Busting out


Dear Eugene,

I like the word "robust."  It means having a healthy strength, wholesome goodness, with a dynamic answering power to the complexities of life, things and people that make no sense to us from where we are standing now but we are open and attentive to the challenges of the strange and new, going from strength to strength with a however hesitant honesty about our own flaws and failures past, present and very likely the very next minute.

That's not the exact dictionary definition but how I meant it every time I used the word.  It is never a word of achievement to me but one of faith and yearning, a vision.

The opposite of robustness is not cowardliness or powerlessness; it is brute force: twisting people and things out of their shapes into a contortion we deem right, cookie-cutting with a machete and we ain't chopping cookies either, and the most disgusting of all, in the name of love and goodness, God on our side.  "What would Jesus do?" we ask the twisted, crying object on the ground to bow down to this call and live up to it.
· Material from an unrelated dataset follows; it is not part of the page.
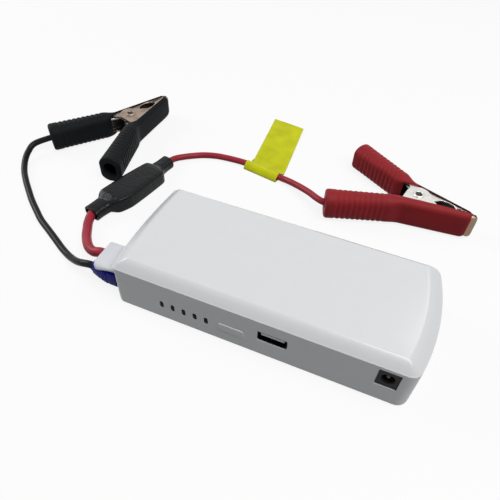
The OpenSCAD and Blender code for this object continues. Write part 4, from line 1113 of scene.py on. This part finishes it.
def grip_sections(lean, tall, lip, front_gap, rear_r):
    """Rows of (u, v, angle, extent along v, extent along z, corner, lean), rear end first."""
    front = -front_gap
    deep = lip + COVER
    tip_deep = min(deep, COVER + TIP_BACK - 0.8 * MM)
    rows = []
    places = [HANDLE_L - x * MM for x in (0, 0.06, 0.2, 0.45, 0.8, 1.2, 1.8, 2.6, 3.6)]
    ribbed = HANDLE_L - COLLAR - BLEND
    places += steps(HANDLE_L - COLLAR, BLEND, round(ribbed / RIB_PITCH * 10))
    for d in places:
        inset = 2 * (rim_inset(HANDLE_L - d, rear_r) + rib_groove(d))
        corner = (4.6 + 1.8 * d / HANDLE_L) * MM
        rows.append((*handle_point(d, 0), -SLOPE, 2 * handle_half(d) - inset, GRIP_H - inset,
                     corner - inset / 3, 0))

    def jaw_row(u):
        share = (u - front) / (BEND_U - front)
        extent = tip_deep + (deep + 1 * MM - tip_deep) * share
        extra = 0.6 * MM * share
        tilt = lean * max(0, 1 - (front - u) / (12 * MM)) ** 2
        return (u, back_at(u) + COVER + extra - extent / 2, 0, extent, tall, 3.4 * MM, tilt)

    # the bend: values ease over and the middle line keeps its slope
    start, end = rows[-1], jaw_row(BEND_U + BLEND)
    span = end[0] - start[0]
    start_slope, end_slope = -tan(SLOPE), (jaw_row(BEND_U + BLEND + MM)[1] - end[1]) / MM
    for t in steps(0, 1, 16)[1:-1]:
        e = t * t * (3 - 2 * t)
        v = start[1] + (end[1] - start[1]) * e + span * t * (1 - t) * (
            start_slope * (1 - t) - end_slope * t)
        rows.append((start[0] + span * t, v,
                     *(p + (q - p) * e for p, q in zip(start[2:], end[2:]))))
    rows += [jaw_row(u) for u in steps(BEND_U + BLEND, front - FRONT_R, 26)]
    for far in steps(12, 90, 7):
        far = radians(far)
        u, v, angle, extent, high, corner, tilt = jaw_row(front - FRONT_R * (1 - sin(far)))
        inset = FRONT_INSET * (1 - cos(far))
        rows.append((u, v - inset / 2, angle, extent - inset, high - 2 * inset, corner, tilt))
    return rows


def grip_ring(row):
    """One section: its outer corners are round, and a thin lip's inside edge is cut off flat."""
    u, v, angle, extent, high, corner, lean = row
    whole = max(extent, 2.15 * corner)
    ring = []
    for a, b in rounded(whole, high, corner, 8):
        a += (extent - whole) / 2
        a = max(a, -extent / 2 + (a + extent / 2) * 0.08)
        ring.append((u + a * sin(-angle) + lean * (a - extent / 2), v + a * cos(angle),
                     MID_Z + b))
    return ring


# The mouth at a grip's rear end: [place past the end, extent, height, corner], in mm.
CLOSED_MOUTH = mm((2, 5.6, 5.6, 2.7), (-1.6, 5.6, 5.6, 2.7), (-2.6, 8.6, 11.4, 3.4))
OPEN_MOUTH = mm((2, 8.6, 11, 4.2), (-0.5, 7.8, 10.2, 3.8), (-3.6, 7.8, 10.2, 3.8))


def make_grip(name, clamp, side, body, material, lip, front_gap, tall, lean, closed_rear):
    """A ribbed rubber sleeve with a room for its arm; lip is how deep it wraps the jaw."""
    rear_r = 1.8 if closed_rear else 1.3
    rows = grip_sections(lean, *(x * MM for x in (tall, lip, front_gap, rear_r)))
    obj = build(name + "_sleeve", loft([grip_ring(row) for row in rows]))
    wide = (OUTER_W if side < 0 else INNER_W) + 2 * TOUCH

    def across(d, extent, high, corner):
        return [(*handle_point(d, a), MID_Z + b) for a, b in rounded(extent, high, corner, 6)]

    handle = [across(HANDLE_L + past, *size)
              for past, *size in (CLOSED_MOUTH if closed_rear else OPEN_MOUTH)]
    handle += [across(d, 2 * (handle_half(d) - GRIP_WALL + TOUCH), wide, 2.6 * MM)
               for d in (HANDLE_L - 5 * MM, 4 * MM)]
    reach, low_reach = (handle_half(d * MM) - GRIP_WALL + TOUCH for d in (8, 5))
    slot = []
    # the room's edges along the back are bevelled, as the folded metal's are round
    for z, bevel in mm((0, 1.3), (0.38, 0.5), (1.3, 0)):
        outline = [(5 * MM, -30 * MM), (5 * MM, TIP_BACK + TOUCH - bevel),
                   (0, TIP_BACK + TOUCH - bevel), (BEND_U, back_at(BEND_U) + TOUCH - bevel),
                   handle_point(8 * MM, reach - bevel), handle_point(8 * MM, -low_reach),
                   handle_point(5 * MM, -low_reach), (BEND_U - 1.5 * MM, 7.4 * MM),
                   (BEND_U - 1.5 * MM, -30 * MM)]
        slot.append([(u, v, MID_Z - wide / 2 + z) for u, v in outline])
    slot += [[(u, v, 2 * MID_Z - z) for u, v, z in ring] for ring in reversed(slot)]
    cut(obj, build("handle_room", loft(handle)), build("jaw_room", loft(slot)))
    return dress(obj, body, material, name + "_grip", sharp=38, place=clamp_matrix(clamp, side))


RIVET_TOP = OUTER_W / 2 + 0.55 * MM
# A rivet's lower half: [radius, height above its lower face]. The first row is the bore's floor.
RIVET = mm((2.0, 0.45), (2.0, 0.15), (2.15, 0), (2.7, 0), (3.0, 0.2), (3.1, 0.4), (3.1, 0.5),
           (2.2, 0.5))


def make_rivet(name, clamp, material):
    """A flat-headed tube rivet; the inside of its bore is painted dark, as shade."""
    sides = 40
    profile = [(r, h - RIVET_TOP) for r, h in RIVET]
    profile += [(r, -h) for r, h in reversed(profile)]
    obj = build(name + "_pin", lathe(profile, (PIVOT_U, 0, MID_Z), 2, sides))
    dress(obj, "leads", material, name, "plated_steel", place=clamp_matrix(clamp))
    last = len(profile) - 2  # the last band; the caps' faces come after it
    # painted shade: the bore's wall and floor take the dark metal
    paint(obj, "dark_metal", which=lambda face: int(not 0 < face.index // sides < last))


WIRE = 1.6 * MM
COIL_R = 4.3 * MM
COIL_PITCH = WIRE + 0.45 * MM
COIL_TURNS, COIL_STEPS = 3, 120
LEG_L = 32 * MM


def make_spring(name, clamp, arm):
    """Torsion spring round the rivet, with a leg along each handle; it twists as the arm turns."""
    to_bend = Vector((BEND_U - PIVOT_U, back_at(BEND_U) - SHEET))
    clear = COIL_R + WIRE / 2 + 0.2 * MM
    leg_angle = atan2(to_bend.y, to_bend.x) + asin(clear / to_bend.length)
    leg_touch = leg_angle - pi / 2
    sweep = 2 * pi * COIL_TURNS + 2 * leg_touch
    rise = COIL_PITCH * sweep / (2 * pi)
    bottom, top = MID_Z - rise / 2, MID_Z + rise / 2
    coil = [Vector((PIVOT_U + COIL_R * cos(a), COIL_R * sin(a), z))
            for a, z in zip(steps(-leg_touch, -leg_touch + sweep, COIL_STEPS),
                            steps(bottom, top, COIL_STEPS))]
    leg = Vector((cos(leg_angle), sin(leg_angle), 0)) * LEG_L
    first = coil[0] + Vector((leg.x, -leg.y, 0))
    path = [*(first.lerp(coil[0], t) for t in steps(0, 1, 12)[:-1]), *coil,
            *(coil[-1] + leg * t for t in steps(0, 1, 12)[1:])]
    obj = build(name + "_coil", tube(path, WIRE / 2, 14))
    obj.data.transform(clamp_matrix(clamp))
    dress(obj, None, "steel", name, sharp=60)
    # the moving arm's leg is the upper one on the red clamp, the lower one on the black
    ends = [bottom + WIRE * 0.6, top - WIRE * 0.6]
    if arm == "black_arm":
        ends.reverse()
    x, y, _ = clamp_matrix(clamp) @ Vector((PIVOT_U, 0, 0))
    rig.blend(obj, "leads", arm, start=(x, y, ends[0]), end=(x, y, ends[1]))


# name, clamp, side, body, the metals of the arm and of its tip, and the grip's values: rubber, lip,
# gap between the tip and its front edge, height (these three in mm), lean, closed rear end
ARMS = (
    ("red_outer", RED_CLAMP, -1, "leads", "bright_metal", "tan_metal",
     ("red_rubber", 4.2, 3, 17.6, 0.15, True)),
    # the red inner arm's tip takes the dark metal: painted shade over its nose
    ("red_inner", RED_CLAMP, 1, "red_arm", "bright_metal", "dark_metal",
     ("red_rubber", 1.3, 3, 13.7, 0.15, False)),
    ("black_outer", BLACK_CLAMP, -1, "black_arm", "copper_metal", "copper_metal",
     ("black_rubber", 0.3, 0.8, 16.4, 0.9, False)),
    ("black_inner", BLACK_CLAMP, 1, "leads", "copper_metal", "copper_metal",
     ("black_rubber", 1.2, 0.8, 13.7, 0.15, True)))
for *arm, _ in ARMS:
    make_jaw(*arm)
grips = {name: make_grip(name, clamp, side, body, *values)
         for name, clamp, side, body, _, _, values in ARMS}
# painted shade: the thin rubber along the red inner arm's back, from 7 mm in front of the bend, is coloured dark red
# as if in shade
to_clamp = clamp_matrix(RED_CLAMP).inverted() @ grips["red_inner"].matrix_world
paint(grips["red_inner"], "aged_rubber",
      which=lambda face: int((to_clamp @ face.center).x > BEND_U + 7 * MM))
make_rivet("red_rivet", RED_CLAMP, "bright_metal")
make_rivet("black_rivet", BLACK_CLAMP, "copper_metal")
make_spring("red_spring", RED_CLAMP, "red_arm")
make_spring("black_spring", BLACK_CLAMP, "black_arm")

# ------ what the leads are

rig.cord(black_cord, exit=black_path[0], length=black_length, diameter=BLACK_D, far_end="connector",
        stiffness="medium", lay="loose", path=black_path,
        with_pieces=["black_inner_arm_metal", "black_inner_sleeve", "black_rivet_pin"])
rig.cord(short_cord, exit=short_path[0], length=short_length, diameter=SHORT_D, far_end="fitting",
        stiffness="medium", lay="loose", path=short_path, with_pieces=[module])
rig.cord(long_cord, exit=module_point(MODULE_L, 0, MOUTH_Z), length=long_length, diameter=RED_D,
        far_end="connector", stiffness="medium", lay="loose", path=long_path,
        with_pieces=[label, "red_outer_arm_metal", "red_outer_sleeve", "red_rivet_pin"])

# ------ floor and light

SKY = 0.16  # the room's light; what the camera sees of it is white
FLOOR_REACH, FLOOR_DROP = 2.5, 0.05 * MM
FLOOR_LIT, FLOOR_DIM, FLOOR_GLOW = 0.9, 0.15, 0.86


def seen_directly(tree):
    """1 for rays that show the background: to the camera, in gloss and through glass."""
    path = node(tree, "LightPath")
    value = path.outputs["Is Camera Ray"]
    for kind in ("Is Glossy Ray", "Is Transmission Ray"):
        either = node(tree, "Math", {"operation": "MAXIMUM"})
        put(tree, either.inputs[0], value)
        put(tree, either.inputs[1], path.outputs[kind])
        value = either.outputs[0]
    return value


def mixed(tree, share, first, second):
    """Blends the outputs of two shader nodes."""
    made = node(tree, "MixShader", Fac=share)
    put(tree, made.inputs[1], first.outputs[0])
    put(tree, made.inputs[2], second.outputs[0])
    return made


# a pale floor: where it is seen it glows a little, and it throws less light on the pack
floor = build("floor", ([(x * FLOOR_REACH, y * FLOOR_REACH, -FLOOR_DROP)
                         for x, y in ((-1, -1), (1, -1), (1, 1), (-1, 1))], [(0, 1, 2, 3)]))
made = bpy.data.materials.new("floor")
made.use_nodes = True
tree = made.node_tree
tree.nodes.remove(tree.nodes["Principled BSDF"])
lit = node(tree, "BsdfDiffuse", Color=shade((1, 1, 1), FLOOR_LIT))
dim = node(tree, "BsdfDiffuse", Color=shade((1, 1, 1), FLOOR_DIM))
white = node(tree, "Emission", Color=(1, 1, 1, 1), Strength=1.0)
both = mixed(tree, seen_directly(tree), dim, mixed(tree, FLOOR_GLOW, lit, white))
put(tree, tree.nodes["Material Output"].inputs["Surface"], both.outputs[0])
floor.data.materials.append(made)
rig.stage(floor)

world = bpy.data.worlds.new("studio")
scene.world = world
world.use_nodes = True
tree = world.node_tree
level = node(tree, "MapRange", Value=seen_directly(tree), To_Min=SKY, To_Max=1.0)
feed(tree, tree.nodes["Background"], Color=(1, 1, 1, 1), Strength=level.outputs["Result"])

# name, place, target, sides and power
for name, at, target, size, power in (
        ("key", (0.4, -0.12, 0.95), (-0.03, 0.05, 0), (0.7, 0.7), 7.6),
        ("fill", (-0.95, 0.1, 0.55), (-0.03, 0.05, 0), (0.5, 0.5), 4.2),
        ("edge", (0.35, 0.65, 0.75), (0.05, 0.0, 0.02), (0.2, 0.3), 0.5)):
    data = bpy.data.lights.new(name, "AREA")
    data.shape = "RECTANGLE"
    data.size, data.size_y = size
    data.energy = power
    lamp = add(name, data)
    lamp.location = at
    lamp.rotation_mode = "QUATERNION"
    lamp.rotation_quaternion = (Vector(target) - Vector(at)).to_track_quat("-Z", "Y")

shown_low, shown_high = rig.bounds()
with open("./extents.json", "w") as size_file:
    json.dump({"cad": [list(cad_low), list(cad_high)], "visual": [list(shown_low), list(shown_high)]},
              size_file)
Well, what Jesus the Word actually did do was to speak most definitively about who His Father really is by letting people with fire of self-righteousness coming out of their nostrils to twist Him into a contortion they deem right, dead meat on plain wood for our anger and deceit to feed on, that's what He did.  And he said now follow me, die the same death (baptism) so that you can live again, a new life that is not a possession for my personal use, even less a passport to "heaven," but, simply, a life to be lived in Him starting in the here and now, minute after minute, day after day, not on an elevated ground of achieved moral clarity, timeless truths, but plunging ever more deeply into the chaos of humanity, taking it all in, avoiding not the complexities of life we used to fear and detest, short-circuiting not the dark nights of Gethsemane we used to stigmatize in ourselves and mostly in others.  Get real.  Be robust.

That's what Jesus did and calling us to do likewise.